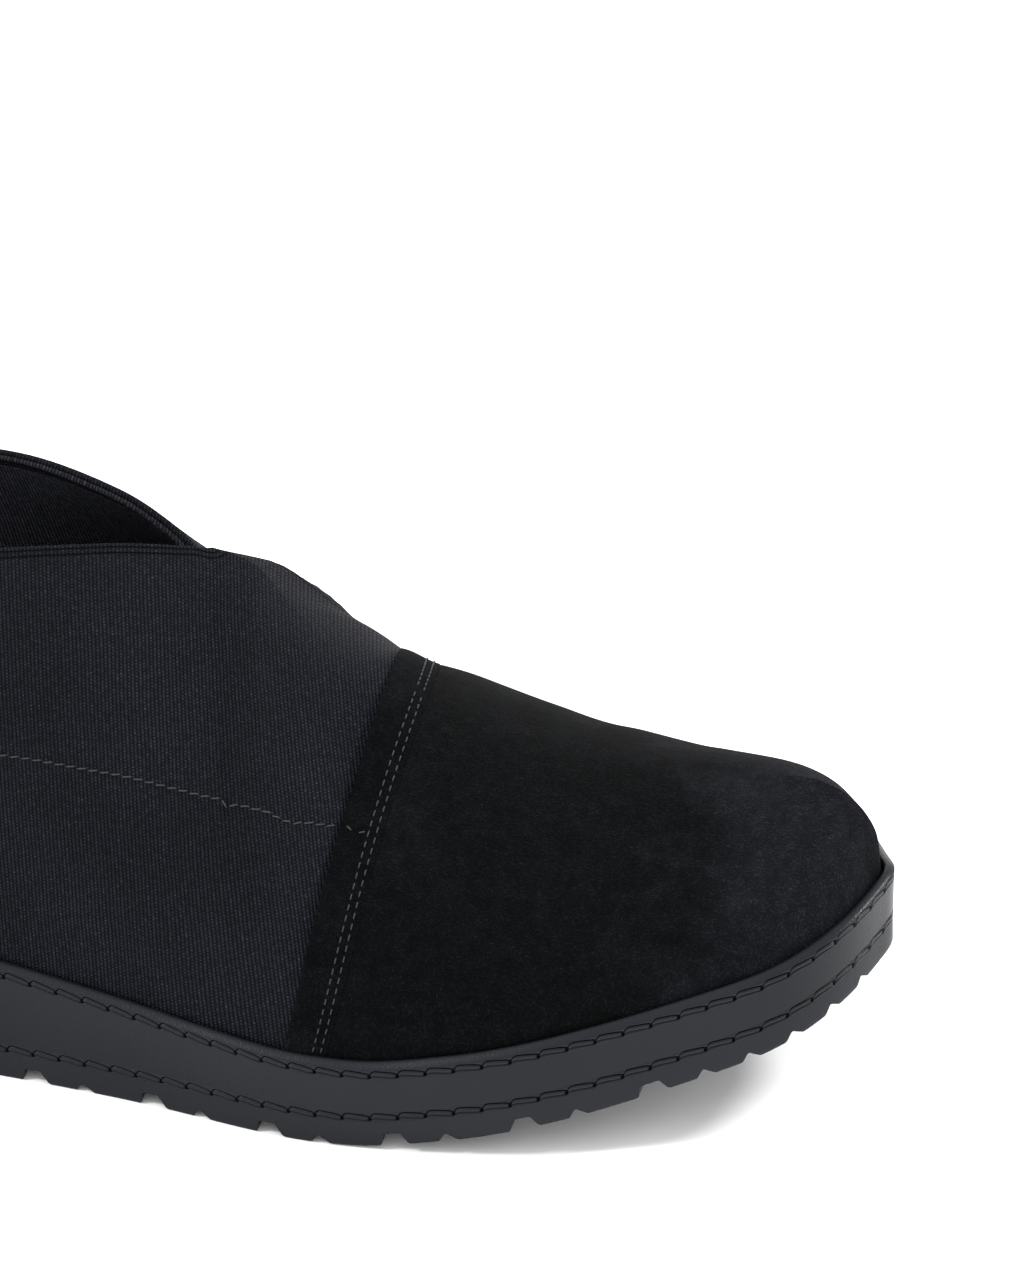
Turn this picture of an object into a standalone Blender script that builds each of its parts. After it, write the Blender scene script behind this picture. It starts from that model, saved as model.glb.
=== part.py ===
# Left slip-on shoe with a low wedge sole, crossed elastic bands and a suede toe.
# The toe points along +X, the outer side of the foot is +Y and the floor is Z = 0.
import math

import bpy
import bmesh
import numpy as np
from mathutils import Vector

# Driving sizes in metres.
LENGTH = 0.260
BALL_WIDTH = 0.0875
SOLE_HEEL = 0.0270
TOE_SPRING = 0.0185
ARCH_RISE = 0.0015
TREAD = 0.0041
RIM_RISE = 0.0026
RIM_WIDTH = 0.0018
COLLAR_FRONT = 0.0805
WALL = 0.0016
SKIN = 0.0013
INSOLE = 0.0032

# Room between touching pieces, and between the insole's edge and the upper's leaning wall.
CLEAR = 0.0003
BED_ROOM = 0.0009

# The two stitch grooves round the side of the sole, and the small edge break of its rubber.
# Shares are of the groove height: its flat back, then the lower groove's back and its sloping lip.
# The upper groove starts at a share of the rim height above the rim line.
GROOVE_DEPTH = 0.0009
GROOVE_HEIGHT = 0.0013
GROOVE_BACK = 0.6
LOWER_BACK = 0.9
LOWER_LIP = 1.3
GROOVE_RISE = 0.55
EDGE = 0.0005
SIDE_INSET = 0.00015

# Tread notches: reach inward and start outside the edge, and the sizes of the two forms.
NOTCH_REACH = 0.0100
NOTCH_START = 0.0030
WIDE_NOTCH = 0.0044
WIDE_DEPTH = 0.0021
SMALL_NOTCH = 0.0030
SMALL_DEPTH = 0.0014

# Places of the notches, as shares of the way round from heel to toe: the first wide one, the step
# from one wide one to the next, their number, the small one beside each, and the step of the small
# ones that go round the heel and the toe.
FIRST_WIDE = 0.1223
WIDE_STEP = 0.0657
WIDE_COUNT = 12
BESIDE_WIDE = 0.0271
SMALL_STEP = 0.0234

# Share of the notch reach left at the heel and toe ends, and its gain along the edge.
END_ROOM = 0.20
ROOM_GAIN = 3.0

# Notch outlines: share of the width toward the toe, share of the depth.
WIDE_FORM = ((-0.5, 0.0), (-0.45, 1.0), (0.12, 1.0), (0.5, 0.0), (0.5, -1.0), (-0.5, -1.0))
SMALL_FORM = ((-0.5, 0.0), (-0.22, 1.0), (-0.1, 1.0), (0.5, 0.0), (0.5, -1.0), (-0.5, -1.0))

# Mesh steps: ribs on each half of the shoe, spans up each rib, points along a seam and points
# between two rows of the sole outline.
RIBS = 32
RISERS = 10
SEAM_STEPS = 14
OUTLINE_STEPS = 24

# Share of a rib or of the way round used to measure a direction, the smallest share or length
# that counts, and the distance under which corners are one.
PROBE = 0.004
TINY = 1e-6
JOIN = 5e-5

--

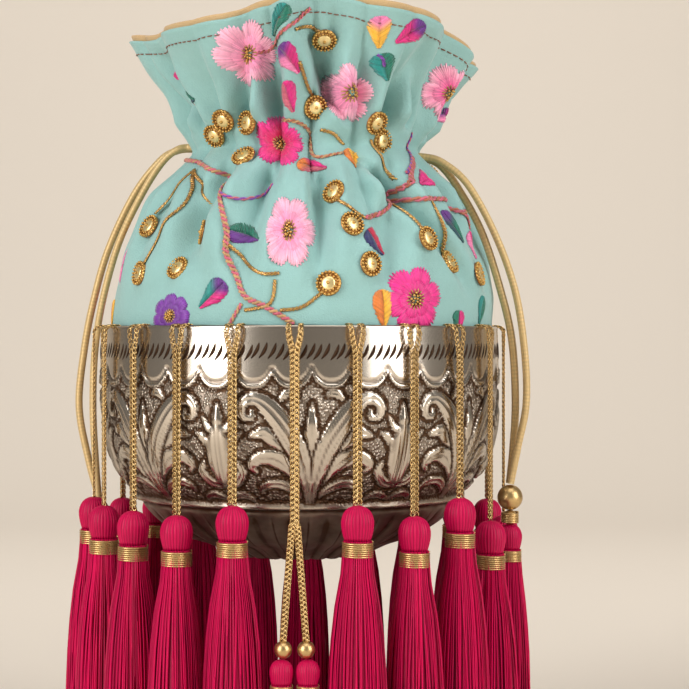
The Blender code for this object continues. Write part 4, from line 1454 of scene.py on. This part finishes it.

* * *

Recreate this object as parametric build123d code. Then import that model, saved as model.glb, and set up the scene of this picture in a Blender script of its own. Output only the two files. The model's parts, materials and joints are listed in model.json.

* Problem requirements *
Starting at the line that contains "Turn this picture", set down every line up to and including the line that contains "SMALL_DEPTH = 0.0014", exactly as given, and no other line.

* Full answer *
Turn this picture of an object into a standalone Blender script that builds each of its parts. After it, write the Blender scene script behind this picture. It starts from that model, saved as model.glb.
=== part.py ===
# Left slip-on shoe with a low wedge sole, crossed elastic bands and a suede toe.
# The toe points along +X, the outer side of the foot is +Y and the floor is Z = 0.
import math

import bpy
import bmesh
import numpy as np
from mathutils import Vector

# Driving sizes in metres.
LENGTH = 0.260
BALL_WIDTH = 0.0875
SOLE_HEEL = 0.0270
TOE_SPRING = 0.0185
ARCH_RISE = 0.0015
TREAD = 0.0041
RIM_RISE = 0.0026
RIM_WIDTH = 0.0018
COLLAR_FRONT = 0.0805
WALL = 0.0016
SKIN = 0.0013
INSOLE = 0.0032

# Room between touching pieces, and between the insole's edge and the upper's leaning wall.
CLEAR = 0.0003
BED_ROOM = 0.0009

# The two stitch grooves round the side of the sole, and the small edge break of its rubber.
# Shares are of the groove height: its flat back, then the lower groove's back and its sloping lip.
# The upper groove starts at a share of the rim height above the rim line.
GROOVE_DEPTH = 0.0009
GROOVE_HEIGHT = 0.0013
GROOVE_BACK = 0.6
LOWER_BACK = 0.9
LOWER_LIP = 1.3
GROOVE_RISE = 0.55
EDGE = 0.0005
SIDE_INSET = 0.00015

# Tread notches: reach inward and start outside the edge, and the sizes of the two forms.
NOTCH_REACH = 0.0100
NOTCH_START = 0.0030
WIDE_NOTCH = 0.0044
WIDE_DEPTH = 0.0021
SMALL_NOTCH = 0.0030
SMALL_DEPTH = 0.0014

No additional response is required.